Check out our Special Report for more information on President Obama's trip to Ghana

U.S. President Barack Obama is in Ghana on his first trip in office to sub-Saharan Africa. It is the emotional highpoint of a week-long journey that also took him to Moscow and the Group of Eight Summit in Italy.

The president says he came to Accra at the end of his long trip to make a point.

"I have come here, to Ghana, for a simple reason: the 21st century will be shaped by what happens not just in Rome or Moscow or Washington, but by what happens in Accra as well," he said.

The first African-American president of the United States received an enthusiastic welcome in the Ghanaian capital, where he was embraced as family.

Obama praises Ghanaian democracy

He responded with praise and warm words for Ghana, and its democratic institutions.   But there was also some tough talk - the kind of talk only a family member can provide.

The president - the son of a Kenyan father - spoke of his personal connection to Africa's tragic past.   But he said the time has come for Africans to take control of their own destiny.
 
"Yes, a colonial map that made little sense helped to breed conflict, and the West has often approached Africa as a patron and a source of resources, rather than a partner.
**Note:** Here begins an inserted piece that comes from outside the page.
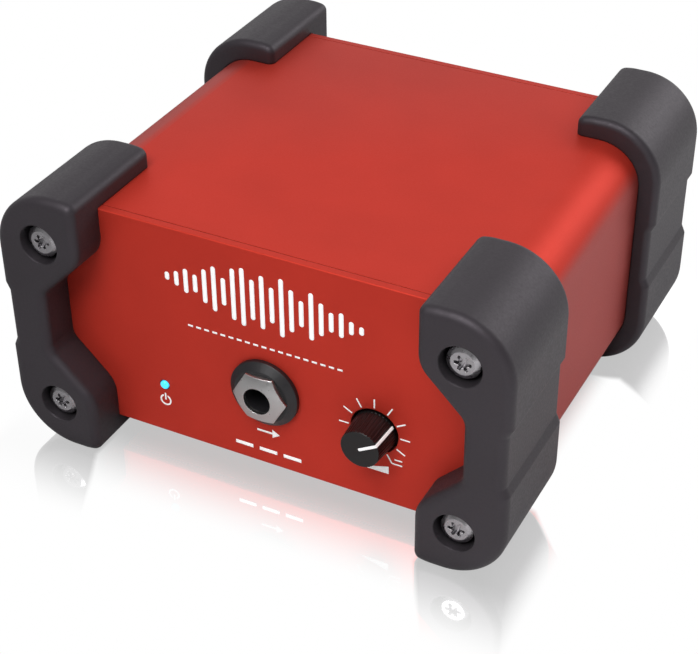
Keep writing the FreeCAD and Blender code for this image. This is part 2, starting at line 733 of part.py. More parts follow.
def transformer_bobbin():
    """Spool on the core's middle leg; its flanges reach the board at the front and back."""
    z0 = BOARD_TOP + 1.5 + 3.0
    z1 = z0 + CORE_H - 6.0
    hole_w, hole_d = CORE_LEG, CORE_D
    flange_w, flange_d = CORE_LEG + 6.8, CORE_D + 7.0
    spool = ring_box(hole_w, hole_d, hole_w + 1.2, hole_d + 1.2, z0, z1)
    low = ring_box(hole_w, hole_d, flange_w, flange_d, z0, z0 + 0.8)
    high = ring_box(hole_w, hole_d, flange_w, flange_d, z1 - 0.8, z1)
    feet = []
    for side in (-1, 1):
        y0, y1 = sorted((CORE_Y + side * (CORE_D / 2 + 0.6), CORE_Y + side * flange_d / 2))
        feet.append(box(CORE_X - flange_w / 2, CORE_X + flange_w / 2, y0, y1, BOARD_TOP, z0))
    return fuse([spool, low, high] + feet)


def transformer_winding():
    z0 = BOARD_TOP + 1.5 + 3.0 + 0.8
    z1 = BOARD_TOP + 1.5 + CORE_H - 3.0 - 0.8
    coil = ring_box(CORE_LEG + 1.2, CORE_D + 1.2, CORE_LEG + 5.8, CORE_D + 6.0, z0, z1)
    uprights = []
    for edge in coil.Edges:
        mid = edge.CenterOfMass
        corner = abs(abs(mid.x - CORE_X) - (CORE_LEG + 5.8) / 2) < 1e-6
        if corner and abs(edge.BoundBox.ZLength - (z1 - z0)) < 1e-4:
            uprights.append(edge)
    return coil.makeFillet(2.0, uprights)


def voltage_regulator():
    tab = on_board(-18.0, 30.0, 10.0, 9.0, 1.0)
    body = on_board(-18.0, 28.5, 9.0, 6.0, 4.0)
    return fuse([tab, body])


# ------------------------------------------------------------ line connector
# Drawn for the front at the origin, with the panel's outer face at y = 0.

def d_flange():
    outline = rounded_rect(13.0, 15.5, 4.0, 0)
    plate = along_y(outline, -LINE_FLANGE_T, 0)
    rim = edges_at(plate, -LINE_FLANGE_T)
    return plate.makeFillet(0.5, rim)


def line_shell():
    """Flanged shell with a round socket and a key rib at its top."""
    shell = fuse([d_flange(), rod(0, 0, 0, LINE_DEPTH, LINE_SHELL_R)])
    shell = shell.cut(rod(0, 0, -LINE_FLANGE_T, LINE_DEPTH, LINE_SOCKET_R))
    mouth = cone(0, 0, -LINE_FLANGE_T, -LINE_FLANGE_T + 0.6, LINE_SOCKET_R + 0.6, LINE_SOCKET_R)
    shell = shell.cut(mouth)
    key_top = LINE_SOCKET_R + 0.5
    shell = fuse([shell, box(-1.0, 1.0, 3.0, LINE_INSERT_FRONT, LINE_SOCKET_R - 1.2, key_top)])
    for s in (-1, 1):
        shell = shell.cut(rod(s * LINE_SCREW_DX, s * LINE_SCREW_DZ, -LINE_FLANGE_T, 0, 1.6))
    return shell


def line_pin_points():
    points = []
    for angle in LINE_PIN_ANGLES:
        a = math.radians(angle)
        points.append((LINE_PIN_CIRCLE * math.cos(a), LINE_PIN_CIRCLE * math.sin(a)))
    return points


def line_insert():
    """Insulator that closes the back of the shell and carries the pins."""
    solid = rod(0, 0, LINE_INSERT_FRONT, LINE_DEPTH, LINE_SOCKET_R)
    for x, z in line_pin_points():
        solid = solid.cut(rod(x, z, LINE_INSERT_FRONT, LINE_DEPTH, LINE_PIN_ROOT_R))
    return solid


def line_pins():
    pins = []
    for x, z in line_pin_points():
        pin = rod(x, z, LINE_PIN_TIP, LINE_INSERT_FRONT, LINE_PIN_R)
        tip = [e for e in pin.Edges if abs(e.CenterOfMass.y - LINE_PIN_TIP) < 1e-6]
        root = rod(x, z, LINE_INSERT_FRONT, LINE_DEPTH + 2.0, LINE_PIN_ROOT_R)
        pins.append(fuse([pin.makeFillet(0.9, tip), root]))
    return Part.makeCompound(pins)


def line_screws():
    screws = []
    for s in (-1, 1):
        screw = pan_screw(2.75, 1.9, 1.6, 1.45, 7.0, 1.3)
        screw.translate(V(s * LINE_SCREW_DX, -LINE_FLANGE_T, s * LINE_SCREW_DZ))
        screws.append(screw)
    return Part.makeCompound(screws)


def line_leads():
    """Three wires from the pins down to the board, drawn in the part's own frame."""
    leads = []
    y = REAR - LINE_DEPTH - 1.2
    for x, z in line_pin_points():
        px, pz = LINE_X - x, CASE_MID_Z + z
        leads.append(Part.makeCylinder(0.6, pz - LINE_PIN_ROOT_R - BOARD_TOP, V(px, y, BOARD_TOP)))
    return Part.makeCompound(leads)


# ----------------------------------------------------------- power inlet

def dc_body():
    """Inlet housing on the board, with a collar through the rear panel."""
    body = box(DC_X - 4.5, DC_X + 4.5, REAR - DC_BACK, REAR - PANEL, BOARD_TOP, BOARD_TOP + 11.0)
    body = fuse([body, rod(DC_X, DC_Z, REAR - PANEL - 1, REAR + 0.4, DC_COLLAR_R)])
    body = body.cut(rod(DC_X, DC_Z, REAR - DC_BORE_DEPTH, REAR + 0.4, DC_BORE_R))
    body = body.cut(rod(DC_X, DC_Z, REAR - DC_BACK, REAR - DC_BORE_DEPTH, DC_PIN_ROOT_R))
    body = body.cut(box(DC_X - 1.3, DC_X + 1.3, REAR - 10.5, REAR - 3.0, BOARD_TOP, DC_Z))
    seat = V(DC_X - 1.9, REAR - DC_PIVOT_DEPTH, DC_Z - DC_PIVOT_DROP)
    return body.cut(Part.makeCylinder(0.5, 3.8, seat, V(1, 0, 0)))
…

But the West is not responsible for the destruction of the Zimbabwean economy over the last decade, or wars in which children are enlisted as combatants," he said.

Hope for better future 

He called on a new generation of Africans to build democracy, create opportunity, fight corruption, and end the long cycle of strongman rule and  conflict on the continent.

Mr. Obama said these conflicts have become a millstone around Africa's neck.  And he stressed it is never justifiable to kill innocents in the name of ideology.

"It is the death sentence of a society to force children to kill in wars. It is the ultimate mark of criminality and cowardice to condemn women to relentless and systematic rape. We must bear witness to the value of every child in Darfur and the dignity of every woman in Congo," he said.

The remarks came in a speech at a packed convention center attended by members of the Ghanaian parliament.   The president said Ghana has become an example for the rest of the continent - a country where one political party peacefully yields power to another at the ballot box, and government institutions are strong.

"That is the ingredient which has been missing in far too many places, for far too long. That is the change that can unlock Africa's potential. And that is a responsibility that can only be met by Africans," he said.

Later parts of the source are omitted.